To protect yourself in these situations, it can help to know which items commonly contain asbestos so you can make informed decisions about handling them.
Products to watch out for
While it can be difficult to know whether materials contain asbestos without having it tested, some products have a higher likelihood of it than others, particularly those made or installed before the 1980s.
Such products include:
- Textured paint
- Floor tiles and adhesive used on floor tiles
- Artificial ashes in gas-fired fireplaces
- Ironing board covers
- Insulation near wood-burning stoves
- Furnace door gaskets
- Blankets or paper tape inside boilers and furnace ducts
- Cement roofing and siding materials
- The coating on hot water pipes
These materials often had a fireproofing quality, which is why they contained asbestos.
Protecting yourself around these materials
When left undisturbed, asbestos has a low risk of posing a health risk.

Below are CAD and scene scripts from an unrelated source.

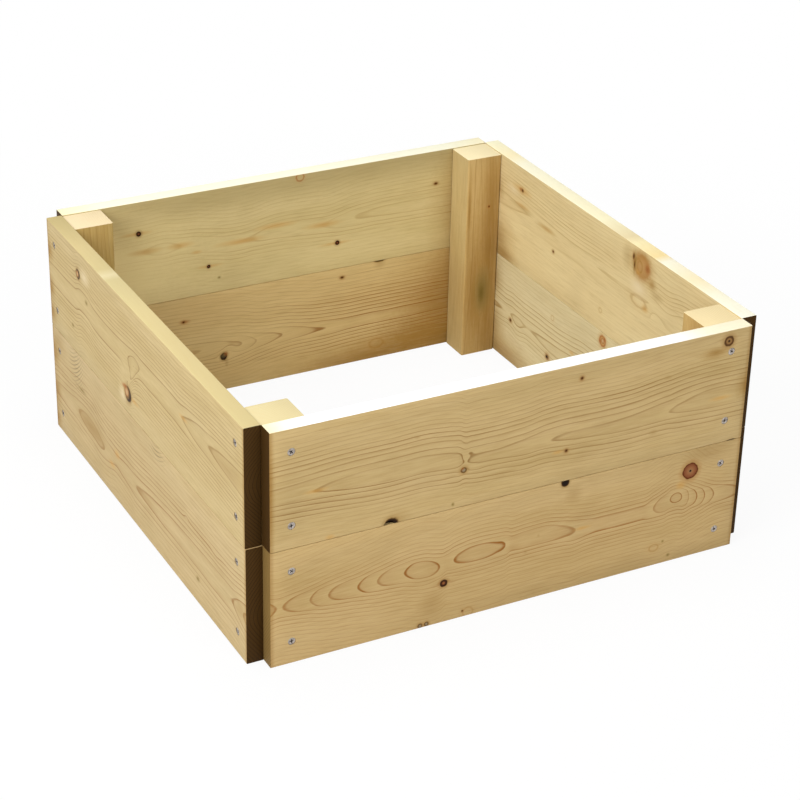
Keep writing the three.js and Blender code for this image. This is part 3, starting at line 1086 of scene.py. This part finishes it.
FIGURES["left_lower_board"] = Figure(
    wood=colour(199, 177, 133), shade=colour(188, 166, 121), line=colour(142, 100, 50), up=57, ring=4.6,
    across=even_rings([(6, 0.12), (12, 0.5), (16, 1), (20, 1.5), (27, 2.5)], 5.6),
    rings=[
        (0, 0.75), (40, 0.45), (70, 0.15), (84, 0), (105, -0.3), (130, -0.42), (155, -0.3), (177, 0),
        (196, 0.4), (215, 0.68), (240, 0.45), (262, 0.2), (278, 0), (300, -0.15), (340, -0.38),
        (400, -0.6), (500, -0.9), (563, -1.02), (580, -1.5), (592, -2), (601, -2.2),
    ],
    drift=[
        (0, 2), (60, 3), (84, 5), (130, 4), (177, -3), (215, 0), (250, -1), (278, -3), (330, 0), (460, 3),
        (563, 3), (601, 1),
    ],
    weight=[
        (-160, 0.2), (-34, 0.35), (-22, 0.8), (-10, 1), (22, 1), (44, 0.85), (56, 0.4), (160, 0.25),
    ],
    knots=[
        Knot(467, 32.5, 2.8, "olive", 1.4), Knot(102, 98.5, 1.5, "olive", 7),
        Knot(219, 67, 4.5, "streak", 1.6), Knot(200, 44, 3.5, "streak", 2.4),
        Knot(20, 130, 12, "smudge", 1.5), Knot(588, 60, 8, "smudge", 1.4),
        Knot(130, 61, 8.5, "smudge", 3.6), Knot(130, 60, 9, "smudge", 4.4),
        Knot(306, 56, 3.6, "smudge", 7), Knot(4, 110, 16, "stain_and_shade", 0.8), Knot(4, 55, 16, "stain_and_shade", 0.8),
        Knot(4, 15, 12, "stain_and_shade", 0.8),
    ],
    ripples=[Ripple(86, 122, 22, 20, 0.62), Ripple(350, 136, 18, 9, 0.12)],
    eyes=[Eye(95, 98, 30, 8, 0.9), Eye(437, 98, 8, 5, -0.6), Eye(520, 92, 16, 6, 0.5)],
    fades=[Eye(380, 70, 130, 6, 0.7), Eye(500, 94, 120, 7, 0.6), Eye(300, 46, 300, 6, 0.3)],
    seed=4,
)
print("left boards described")

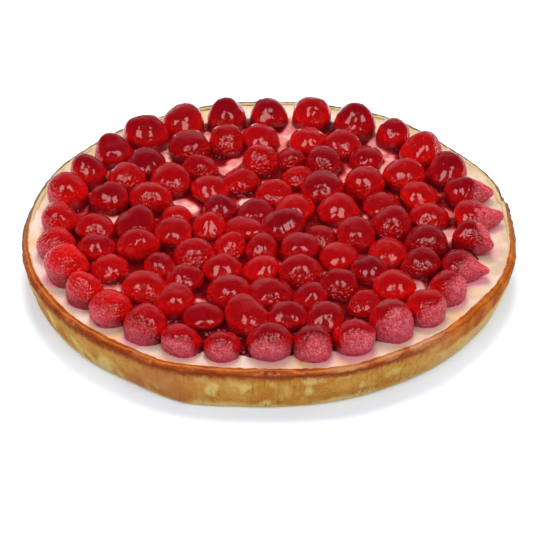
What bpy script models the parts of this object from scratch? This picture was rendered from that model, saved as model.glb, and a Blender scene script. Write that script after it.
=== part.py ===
"""Raspberry tart: a round pastry case filled level with custard, and ninety-eight glazed raspberries.

Units are metres and +Z is up.  The origin is the middle of the tart's underside.  The berries lie in
six rings.  Each berry of the outermost ring is a solid of its own.  Further in, where the berries
press together, each solid is a run of two or three berries that touch.
"""
import math
from collections import namedtuple

import bmesh
import bpy
import numpy as np

MM = 0.001

# ---- Pastry case -------------------------------------------------------------------------------
RIM_RADIUS = 135 * MM          # outer edge of the rim
FOOT_RADIUS = 129 * MM         # the case narrows towards its underside
EDGE_HEIGHT = 22.4 * MM        # height of the outer edge
CREST_HEIGHT = 24.6 * MM       # highest line of the rim
WALL = 4.6 * MM                # thickness of the wall, seen as the width of the rim
FLOOR = 4.5 * MM               # thickness of the pastry under the filling
FOOT_ROUND = 1.5 * MM          # rounding of the lower edge
BELLY = 0.8 * MM               # how far the side bulges halfway up
SIDE_HEIGHTS = (FOOT_ROUND, 8 * MM, 15 * MM, 20 * MM)    # loops up the outside
WALL_HEIGHTS = (FLOOR, 12 * MM, 20 * MM)                 # loops up the inside
AROUND = 64                    # flats round the case and the filling
WAVER = 0.55 * MM              # how far each slow wave of the hand-shaped wall strays
WAVES = (2, 3, 5, 7, 11, 16)   # waves round the rim
FOOT_WAVER = 0.35              # share of the waver that is left at the foot
# Where the hand-pressed wall strays further.  Bearing and half width are in degrees, rim and foot are
# how far out each stands at the middle of the dent.
Dent = namedtuple("Dent", "bearing half_width rim foot")
DENTS = (
    Dent(-2, 16, -1.9 * MM, -0.6 * MM),
    Dent(38, 16, -2.0 * MM, -0.6 * MM),
    Dent(250, 14, 0.0, 3.0 * MM),
    Dent(268, 26, -3.4 * MM, 0.0),
)
# The rim's round top, as (share of the wall in from the edge, drop below the crest, share of the
# height wave).
RIM_PROFILE = ((0.25, 0.7 * MM, 0.8), (0.6, 0.0, 0.8), (0.95, 0.6 * MM, 0.4))
EDGE_RISE = 0.6                # share of the height wave at the outer edge

# ---- Filling -----------------------------------------------------------------------------------
FILL_HEIGHT = 23.7 * MM        # top of the custard
GAP = 0.3 * MM                 # gap kept between solids that touch
FILL_EDGE = 0.6 * MM           # drop of the custard's edge below its top
FILL_EDGE_WIDTH = 1.2 * MM     # width of that sloping edge

# ---- Berries -----------------------------------------------------------------------------------
# One letter stands for one berry, anticlockwise from the ring's first: s small, m medium, l large,
# x long, lying on its side.
WIDTHS = {"s": 18.2 * MM, "m": 20.8 * MM, "l": 23.2 * MM, "x": 21.6 * MM}
LENGTHS = {"s": 18.2 * MM, "m": 20.8 * MM, "l": 23.2 * MM, "x": 26 * MM}
Ring = namedtuple("Ring", "name radius centre bearing solids berries")
RINGS = (
    Ring("outer", 113.0 * MM, (-0.8 * MM, -4.3 * MM), 5.0, 30, "xxllslmmmllmmlmmlmllmslmmlmmxx"),
    Ring("second", 86.8 * MM, (-2.2 * MM, -4.4 * MM), 3.8, 9, "mmlsmmmmllmmmmmlmmxmmslml"),
    Ring("third", 67.5 * MM, (-1.2 * MM, -9.2 * MM), 3.3, 8, "lmlmsmmllllsmllsmmm"),
    Ring("fourth", 47.9 * MM, (-4.8 * MM, -10.2 * MM), 19.3, 6, "llsmmsmlmmlmm"),
    Ring("fifth", 31.1 * MM, (-4.7 * MM, -11.5 * MM), 37.7, 4, "mmsmssms"),
    Ring("middle", 13.0 * MM, (-0.1 * MM, -6.3 * MM), 72.7, 1, "msx"),
)
CROWD = 3.0                    # degrees by which the berries crowd towards the front of each ring
STRAY = 1.5 * MM               # how far a berry strays from its place on the ring
PRESS = 1.4 * MM               # how far berries of one run press into each other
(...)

However, in events like fire, construction or demolition or when the products wear down over time, the asbestos fibers can release into the air where people breathe them in.
Thus, when working around deteriorating materials or performing work that will disturb potentially harmful materials, it is wise to take precautions.
For instance, you can get the materials tested before performing a home renovation. If there is asbestos, hiring a certified abatement company to remove the harmful materials can be crucial. In situations where you cannot control the release of asbestos, like responding to a house fire or cleaning up building materials, wearing respiratory equipment and personal protective gear can provide crucial protection.
When people know what types of products are more likely to contain asbestos, they can make safer decisions that protect them from the devastating consequences of exposure.